If you were a Kurd in an Arab military unit, would you be willing to fight your Arab comrades-at-arms in order to get to a place where you could defend your homeland?

Some of my friends and I have discussed this possibility and what should be done. It only made sense to us to play the game for the benefit of Kurdistan, but to be prepared, with plans in place, in case the worst happens. I am happy to see that the Kurdish leadership is at least as smart as we are. In that case, they are sure to go far. . . :P

Vladimir said...

It's in Dutch. http://azady.nl/readarticle.php?article_id=138

I think it's kinda logical if civil war breaks out, the peshmerga's will fight for Kurdistan and not for Iraq.

But at the moment the Kurdish leadership is working FOR Iraq. But the peshmerga's will always stay loyal to Kurdistan. Americans think Kurds are proud Iraqi's.

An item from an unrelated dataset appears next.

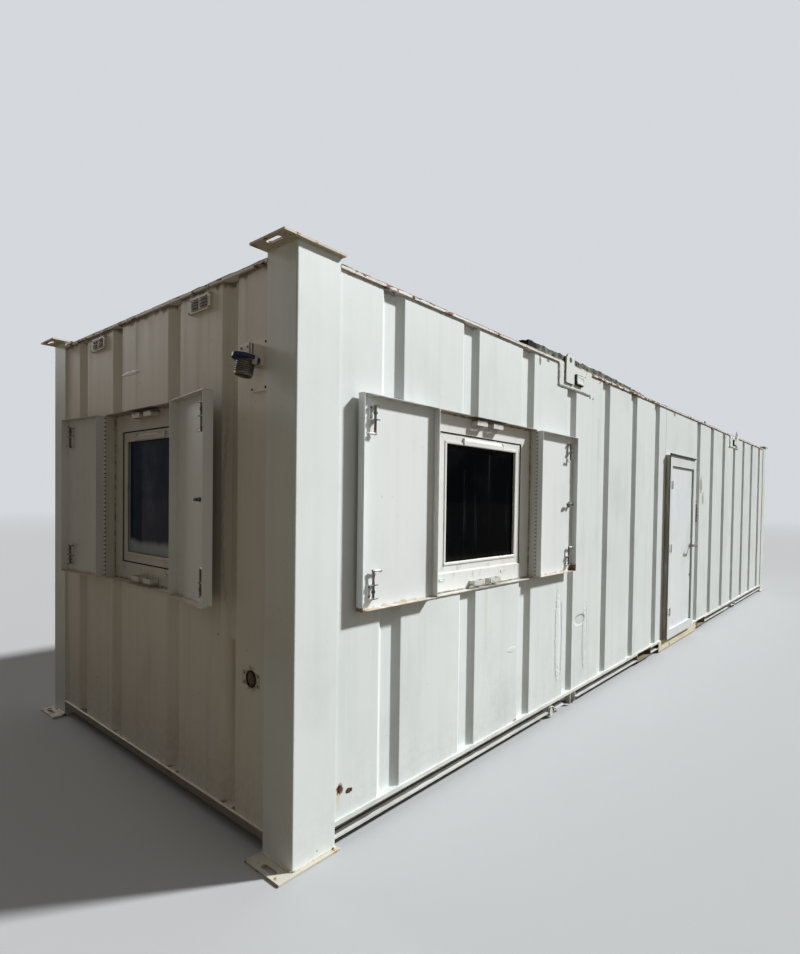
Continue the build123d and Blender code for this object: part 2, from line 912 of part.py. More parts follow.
def main():
    os.makedirs("parts", exist_ok=True)
    nodes = {
        "foot_plates": make_corner_plates(0),
        "top_plates": make_corner_plates(post_top),
        "base_rail_front": make_long_rail("front"),
        "base_rail_back": make_long_rail("back"),
        "base_rails_ends": make_end_rails(),
        "fork_pockets": make_fork_pockets(),
        "floor_joists": make_floor_joists(),
        "floor_deck": make_floor(),
        "top_rails": make_top_rails(),
        "roof_sheet": make_roof_sheet(),
        "roof_joists": make_roof_joists(),
        "ceiling": make_ceiling(),
        "door_frame": make_door_frame(),
        "door_leaf": make_door_leaf(),
        "rail_cover_plate": make_cover_plate(),
        "wall_vents": make_vents(),
        "lifting_lugs_front": make_lugs("front"),
        "lifting_lugs_back": make_lugs("back"),
        "front_window_surround": make_surround("front", front_window_centre),
        "front_window_frame": make_window_frame("front", front_window_centre),
        "front_window_glass": make_glass("front", front_window_centre),
        "end_window_surround": make_surround("near_end", end_window_centre),
        "end_window_frame": make_window_frame("near_end", end_window_centre),
        "end_window_glass": make_glass("near_end", end_window_centre),
        "front_shutter_left": make_shutter("front", front_window_centre, -1, 0, False),
        "front_shutter_right": make_shutter("front", front_window_centre, 1, 0, True),
        "end_shutter_left": make_shutter("near_end", end_window_centre, -1, end_far_shutter_lean, False),
        "end_shutter_right": make_shutter("near_end", end_window_centre, 1, end_shutter_lean, True),
    }
    posts = make_corner_posts()
    for name, post in zip(("front_left", "front_right", "back_left", "back_right"), posts):
        nodes[f"corner_post_{name}"] = post
    nodes.update(wall_panels())
    nodes["door_handle"] = make_door_handle()
    nodes["inlet_housing"], nodes["inlet_socket"] = make_inlet()
    for name, shapes in nodes.items():
        write(name, shapes)


main()
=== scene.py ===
from math import pi, radians

import bmesh
import bpy
from mathutils import Matrix, Vector


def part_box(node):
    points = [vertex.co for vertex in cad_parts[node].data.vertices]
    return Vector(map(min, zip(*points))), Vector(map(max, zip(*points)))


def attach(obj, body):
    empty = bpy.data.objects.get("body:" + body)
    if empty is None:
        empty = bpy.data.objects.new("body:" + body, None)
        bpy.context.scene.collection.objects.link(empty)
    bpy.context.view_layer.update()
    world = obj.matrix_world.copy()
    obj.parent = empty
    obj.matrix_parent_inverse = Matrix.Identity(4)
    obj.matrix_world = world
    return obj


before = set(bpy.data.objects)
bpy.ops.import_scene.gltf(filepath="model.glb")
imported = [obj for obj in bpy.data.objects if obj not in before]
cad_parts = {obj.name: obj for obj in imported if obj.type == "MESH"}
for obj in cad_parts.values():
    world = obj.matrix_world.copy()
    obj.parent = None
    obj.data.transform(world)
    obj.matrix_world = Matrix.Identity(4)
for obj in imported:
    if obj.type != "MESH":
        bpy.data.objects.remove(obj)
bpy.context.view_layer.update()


def at(x, y, z):
    return Matrix.Translation((x, y, z))


def turned(degrees, axis="Z"):
    return Matrix.Rotation(radians(degrees), 4, axis)


# Places on the building, in metres. Each side has its own frame:
# x runs right along the face, y runs inward, z runs up.
near_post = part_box("corner_post_front_left")[0]
far_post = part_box("corner_post_back_right")[1]
length = far_post.x - near_post.x
width = far_post.y - near_post.y
front = at(near_post.x, near_post.y, 0)
near_end = at(near_post.x, far_post.y, 0) @ turned(-90)
back = at(far_post.x, far_post.y, 0) @ turned(180)
far_end = at(far_post.x, near_post.y, 0) @ turned(90)
middle_frame = Matrix.Identity(4)
long_sides = ((front, "front"), (back, "back"))
walls = ((front, length), (back, length), (near_end, width), (far_end, width))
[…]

While they have never felt themselves Iraqi's, but Kurds.

There was no assimilation programme in South-Kurdistan. Kurds have never become Arabs!

Vladimir said...

Anyway something interesting for you: http://www.dissidentvoice.org/Dec05/Leupp1229.htm

Vladimir said...

And btw.. the report about Kirkuk is used again by Turkish Daily news: http://www.turkishdailynews.com.tr

Turks liked this news.

Mizgîn said...

You know, Vladimir, one of the first thoughts I had about this article and its various, creative titles, was: "How much did the Turks pay to get this published?"

I can assure you, that if civil war breaks out and Başûr is threatened, there will be more than pêşmerge fighting. I was told repeatedly that if anyone invaded Başûr, everyone would fight, and I have no doubts about that at all.

Thanks for the DissidentVoice article. Turkey and Iran have been cooperating with each other, especially in regard to Kurds, so I think that Turkey is going to use the US as regards a possible Iran attack only to try to get rid of PKK. If they can come out of this scenario with a slight regional advantage over Iran, it will be the icing on the cake.

Most of the information there is well known, but the guy loses me at the mention of Seymour Hersh.